Close to two months after a young Montreal man was repeatedly hit with batons by inspectors in the Metro after skipping the fare, local politicians and advocacy groups are demanding an independent investigating into the incident. The coalition taking his defense is planning to table a motion at an upcoming city council meeting.
“No one at this table believes that justice was had for Mr. Juliano Gray,” said city councillor and opposition leader Lionel Perez.
“We believe there must be an independent inquiry.”
It’s the second time the same coalition has called for an independent inquiry into the March 7 incident. They hope tabling a motion to force a debate on the issue at an upcoming city council meeting will provide more answers and push for more action on behalf of the city’s administration.

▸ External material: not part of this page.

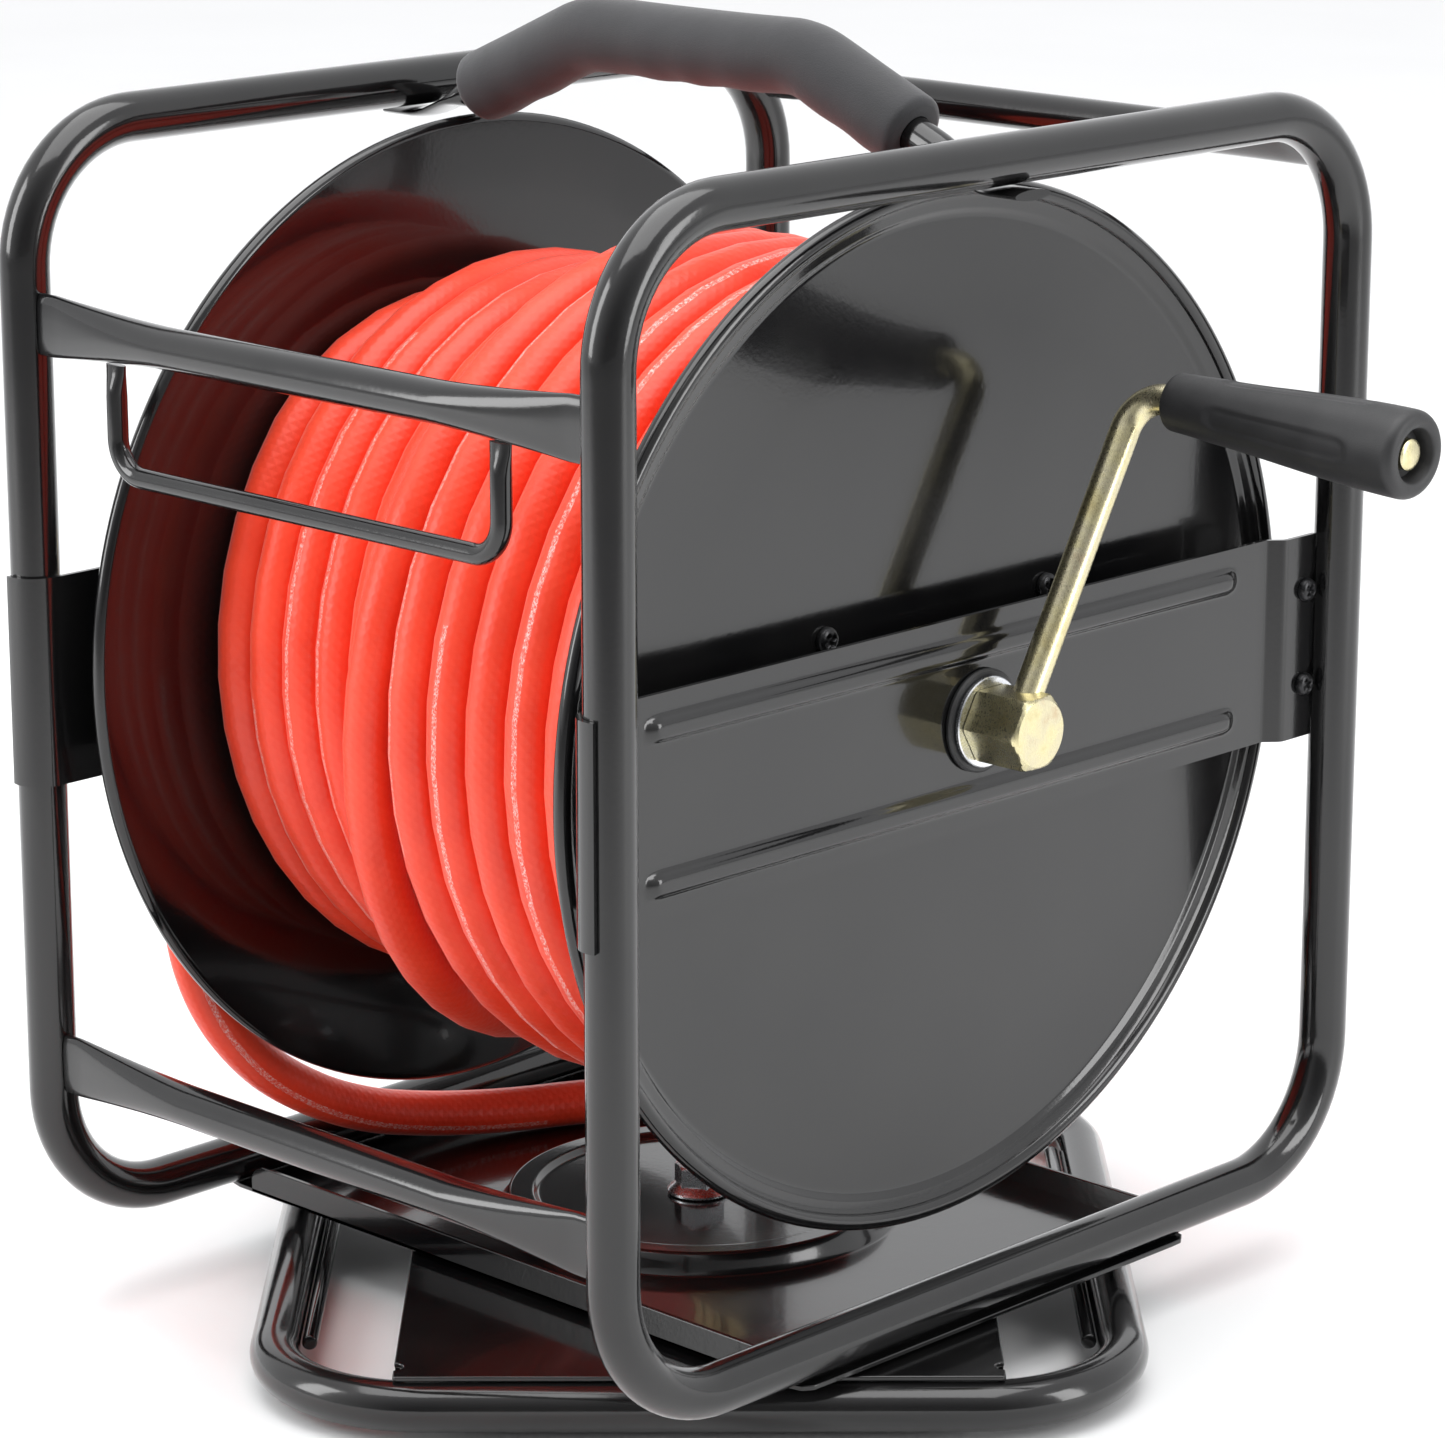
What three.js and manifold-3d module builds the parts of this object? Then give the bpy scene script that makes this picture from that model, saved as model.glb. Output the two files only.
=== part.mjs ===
// Free-standing air-hose reel: a tubular cage on a swivelling floor frame carries a hand-cranked drum
// of hose. Millimetres, +Z up, origin on the floor under the swivel axis. The drum's axle lies along X,
// the crank is on +X, and -Y is the front, where the hose is drawn out through the guide.
import * as THREE from "three";
import { mergeVertices } from "three/addons/utils/BufferGeometryUtils.js";
import Module from "manifold-3d";

const wasm = await Module();
wasm.setup();

// ---- Driving dimensions ----------------------------------------------------------------------------
const GAP = 0.3; // left between pieces that touch

const TUBE_R = 10; // bent frame tube
const BAR_R = 8; // crossbar tube
const BAR_FLAT_HEIGHT = 24; // a crossbar's squashed end
const BAR_FLAT_THICKNESS = 5;
const BAR_FLAT_LENGTH = 8;
const BAR_SQUASH_LENGTH = 75; // from the round bar to its end

const HOSE_R = 9.5;
const WIND_WIDTH = 249; // between the drum's flanges
const FLANGE_R = 202.5; // outside of the rolled rim
const SHEET = 1.5; // flange sheet
const RIM_ROLL_R = 3.4; // rolled rim
const CORE_R = 112;
const CORE_WALL = 2;
const FULL_LAYERS = 2; // whole layers of hose on the core
const TOP_LAYER_TURNS = 7; // turns of the last, part-filled layer, counted from the crank side
const TOP_LAYER_PITCH = 21; // its turns lie a little apart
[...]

“How many cases like this are swept under the rug and what can we do as Montrealers to make sure that our administration is held accountable?” the executive director of the Côte-des-Neiges Black Community Association Tiffany Callender said.
“This is not an isolated incident. That’s the unfortunate part.”
The Société de transport de Montréal (STM) conducted an investigation after the incident and ruled that the Metro inspectors followed protocol. The coalition questions the legitimacy of that internal investigation, claiming many key witnesses weren’t interrogated.
“This investigation took a whole three days. How can someone really believe that this was a proper investigation,” Perez said.
Juliano Gray attended the news conference, but he did not speak to the media on Tuesday. In a previous interview, the 21-year-old said he admitted to inspectors that he had jumped the fare and said he ran away from them because he feared for his life.
READ MORE: Video appears to show STM inspectors beating man at Montreal Metro station
“Look, when somebody doesn’t pay their fare, they’re liable to get a ticket. They’re not liable to get beaten and that’s what this case is about,” said city councillor Marvin Rotrand.
Gray has since filed a criminal complaint against both inspectors. Despite repeated calls for an investigation, Montreal’s mayor insists the STM is working on solutions.
“They are moving forward on what would be a good model for more accountability and one of the model that we’re looking in to is for the STM agents (inspectors) to become peace officers,” said Valérie Plante said.
She said the STM’s board of directors is working on a plan to give inspectors the same powers as police officers, but that’s the last thing the coalition wants.
“The STM’s proposed solution to give the inspectors more force in the future is not the solution that Montrealers want,” said Rotrand.